• _WHAT IS REQUIRED_:
The entries that follow should be written out exactly.

• _RECORDS FOR THE TASK_:
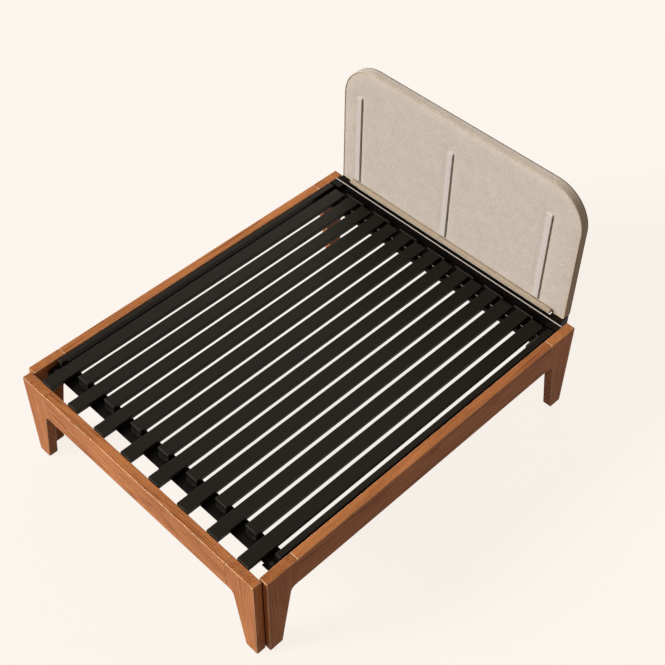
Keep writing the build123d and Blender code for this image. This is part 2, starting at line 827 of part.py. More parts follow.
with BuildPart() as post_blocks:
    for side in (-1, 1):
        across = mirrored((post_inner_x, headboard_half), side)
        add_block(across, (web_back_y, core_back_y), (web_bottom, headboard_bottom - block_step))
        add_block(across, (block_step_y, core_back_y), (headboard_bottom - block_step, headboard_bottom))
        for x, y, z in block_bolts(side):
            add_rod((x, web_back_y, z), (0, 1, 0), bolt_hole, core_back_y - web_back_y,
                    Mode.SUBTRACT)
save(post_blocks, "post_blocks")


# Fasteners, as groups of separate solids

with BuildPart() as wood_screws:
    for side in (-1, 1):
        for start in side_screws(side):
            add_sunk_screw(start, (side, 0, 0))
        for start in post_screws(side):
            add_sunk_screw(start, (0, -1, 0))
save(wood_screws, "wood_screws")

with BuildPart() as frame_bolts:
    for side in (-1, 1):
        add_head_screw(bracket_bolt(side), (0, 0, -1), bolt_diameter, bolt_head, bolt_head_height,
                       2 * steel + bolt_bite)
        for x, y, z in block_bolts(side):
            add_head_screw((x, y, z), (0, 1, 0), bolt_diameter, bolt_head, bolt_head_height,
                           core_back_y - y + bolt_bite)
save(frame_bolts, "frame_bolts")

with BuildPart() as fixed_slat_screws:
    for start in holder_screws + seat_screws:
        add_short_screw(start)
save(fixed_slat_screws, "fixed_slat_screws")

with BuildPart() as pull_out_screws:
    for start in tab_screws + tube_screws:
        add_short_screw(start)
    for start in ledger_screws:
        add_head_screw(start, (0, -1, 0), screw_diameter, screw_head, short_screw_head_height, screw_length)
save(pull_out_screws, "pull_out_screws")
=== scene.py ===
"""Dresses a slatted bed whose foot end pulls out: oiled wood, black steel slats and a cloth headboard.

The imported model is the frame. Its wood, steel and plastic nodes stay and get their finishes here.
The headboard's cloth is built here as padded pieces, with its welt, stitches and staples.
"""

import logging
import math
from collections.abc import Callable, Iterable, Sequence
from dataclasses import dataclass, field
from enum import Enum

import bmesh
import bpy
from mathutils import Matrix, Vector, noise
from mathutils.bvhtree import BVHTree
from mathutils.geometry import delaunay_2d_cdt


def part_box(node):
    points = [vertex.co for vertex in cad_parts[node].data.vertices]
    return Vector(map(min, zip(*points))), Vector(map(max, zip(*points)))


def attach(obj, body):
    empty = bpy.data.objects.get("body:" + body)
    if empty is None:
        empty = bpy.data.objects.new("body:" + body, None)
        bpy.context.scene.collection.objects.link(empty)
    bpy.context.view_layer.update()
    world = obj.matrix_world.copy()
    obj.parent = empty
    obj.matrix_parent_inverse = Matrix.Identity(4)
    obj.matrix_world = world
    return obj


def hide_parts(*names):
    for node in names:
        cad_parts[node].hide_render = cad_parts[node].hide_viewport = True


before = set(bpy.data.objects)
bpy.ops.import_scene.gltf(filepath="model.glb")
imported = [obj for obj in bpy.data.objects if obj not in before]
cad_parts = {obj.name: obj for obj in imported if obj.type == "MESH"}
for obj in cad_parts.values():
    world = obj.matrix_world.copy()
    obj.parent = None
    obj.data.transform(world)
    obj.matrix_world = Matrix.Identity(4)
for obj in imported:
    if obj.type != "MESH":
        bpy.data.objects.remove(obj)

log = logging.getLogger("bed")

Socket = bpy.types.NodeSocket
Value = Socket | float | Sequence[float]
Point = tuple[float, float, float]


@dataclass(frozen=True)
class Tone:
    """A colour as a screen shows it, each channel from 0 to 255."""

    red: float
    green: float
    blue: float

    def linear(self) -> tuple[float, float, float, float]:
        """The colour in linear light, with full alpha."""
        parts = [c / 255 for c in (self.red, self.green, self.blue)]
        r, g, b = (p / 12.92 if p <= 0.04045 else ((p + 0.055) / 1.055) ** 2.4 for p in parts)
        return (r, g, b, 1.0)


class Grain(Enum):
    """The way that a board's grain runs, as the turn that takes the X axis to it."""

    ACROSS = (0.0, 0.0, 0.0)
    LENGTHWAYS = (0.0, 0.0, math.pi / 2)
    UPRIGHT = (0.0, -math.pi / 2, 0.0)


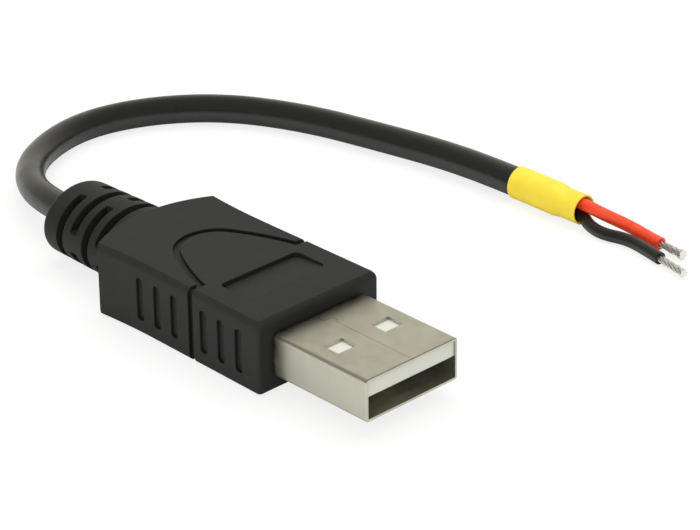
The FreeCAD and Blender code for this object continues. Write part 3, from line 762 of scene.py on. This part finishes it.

• _WRITTEN RESPONSE_:
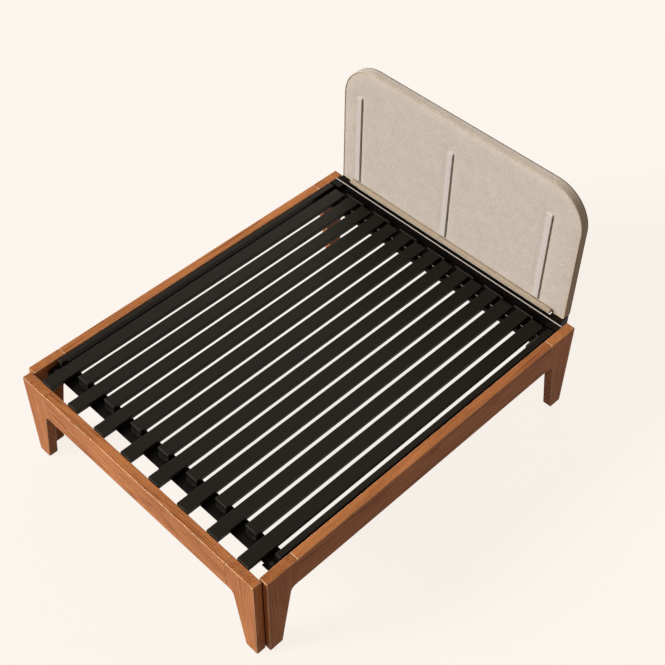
Keep writing the build123d and Blender code for this image. This is part 2, starting at line 827 of part.py. More parts follow.
with BuildPart() as post_blocks:
    for side in (-1, 1):
        across = mirrored((post_inner_x, headboard_half), side)
        add_block(across, (web_back_y, core_back_y), (web_bottom, headboard_bottom - block_step))
        add_block(across, (block_step_y, core_back_y), (headboard_bottom - block_step, headboard_bottom))
        for x, y, z in block_bolts(side):
            add_rod((x, web_back_y, z), (0, 1, 0), bolt_hole, core_back_y - web_back_y,
                    Mode.SUBTRACT)
save(post_blocks, "post_blocks")


# Fasteners, as groups of separate solids

with BuildPart() as wood_screws:
    for side in (-1, 1):
        for start in side_screws(side):
            add_sunk_screw(start, (side, 0, 0))
        for start in post_screws(side):
            add_sunk_screw(start, (0, -1, 0))
save(wood_screws, "wood_screws")

with BuildPart() as frame_bolts:
    for side in (-1, 1):
        add_head_screw(bracket_bolt(side), (0, 0, -1), bolt_diameter, bolt_head, bolt_head_height,
                       2 * steel + bolt_bite)
        for x, y, z in block_bolts(side):
            add_head_screw((x, y, z), (0, 1, 0), bolt_diameter, bolt_head, bolt_head_height,
                           core_back_y - y + bolt_bite)
save(frame_bolts, "frame_bolts")

with BuildPart() as fixed_slat_screws:
    for start in holder_screws + seat_screws:
        add_short_screw(start)
save(fixed_slat_screws, "fixed_slat_screws")

with BuildPart() as pull_out_screws:
    for start in tab_screws + tube_screws:
        add_short_screw(start)
    for start in ledger_screws:
        add_head_screw(start, (0, -1, 0), screw_diameter, screw_head, short_screw_head_height, screw_length)
save(pull_out_screws, "pull_out_screws")
=== scene.py ===
"""Dresses a slatted bed whose foot end pulls out: oiled wood, black steel slats and a cloth headboard.

The imported model is the frame. Its wood, steel and plastic nodes stay and get their finishes here.
The headboard's cloth is built here as padded pieces, with its welt, stitches and staples.
"""

import logging
import math
from collections.abc import Callable, Iterable, Sequence
from dataclasses import dataclass, field
from enum import Enum

import bmesh
import bpy
from mathutils import Matrix, Vector, noise
from mathutils.bvhtree import BVHTree
from mathutils.geometry import delaunay_2d_cdt


def part_box(node):
    points = [vertex.co for vertex in cad_parts[node].data.vertices]
    return Vector(map(min, zip(*points))), Vector(map(max, zip(*points)))


def attach(obj, body):
    empty = bpy.data.objects.get("body:" + body)
    if empty is None:
        empty = bpy.data.objects.new("body:" + body, None)
        bpy.context.scene.collection.objects.link(empty)
    bpy.context.view_layer.update()
    world = obj.matrix_world.copy()
    obj.parent = empty
    obj.matrix_parent_inverse = Matrix.Identity(4)
    obj.matrix_world = world
    return obj


def hide_parts(*names):
    for node in names:
        cad_parts[node].hide_render = cad_parts[node].hide_viewport = True


before = set(bpy.data.objects)
bpy.ops.import_scene.gltf(filepath="model.glb")
imported = [obj for obj in bpy.data.objects if obj not in before]
cad_parts = {obj.name: obj for obj in imported if obj.type == "MESH"}
for obj in cad_parts.values():
    world = obj.matrix_world.copy()
    obj.parent = None
    obj.data.transform(world)
    obj.matrix_world = Matrix.Identity(4)
for obj in imported:
    if obj.type != "MESH":
        bpy.data.objects.remove(obj)

log = logging.getLogger("bed")

Socket = bpy.types.NodeSocket
Value = Socket | float | Sequence[float]
Point = tuple[float, float, float]


@dataclass(frozen=True)
class Tone:
    """A colour as a screen shows it, each channel from 0 to 255."""

    red: float
    green: float
    blue: float

    def linear(self) -> tuple[float, float, float, float]:
        """The colour in linear light, with full alpha."""
        parts = [c / 255 for c in (self.red, self.green, self.blue)]
        r, g, b = (p / 12.92 if p <= 0.04045 else ((p + 0.055) / 1.055) ** 2.4 for p in parts)
        return (r, g, b, 1.0)


class Grain(Enum):
    """The way that a board's grain runs, as the turn that takes the X axis to it."""

    ACROSS = (0.0, 0.0, 0.0)
    LENGTHWAYS = (0.0, 0.0, math.pi / 2)
    UPRIGHT = (0.0, -math.pi / 2, 0.0)


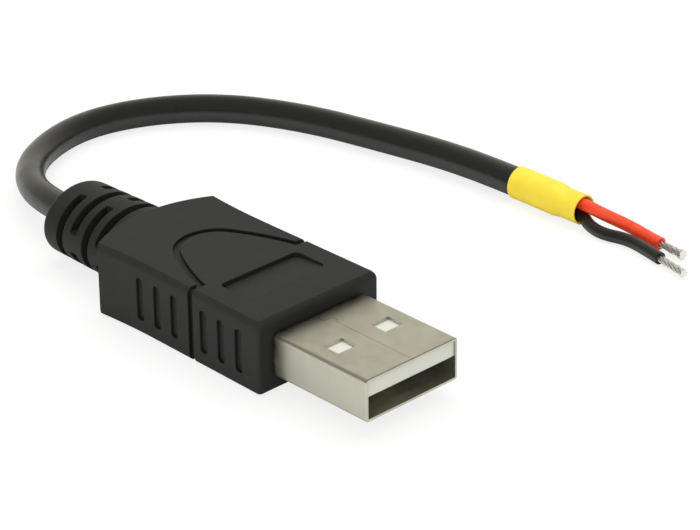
The FreeCAD and Blender code for this object continues. Write part 3, from line 762 of scene.py on. This part finishes it.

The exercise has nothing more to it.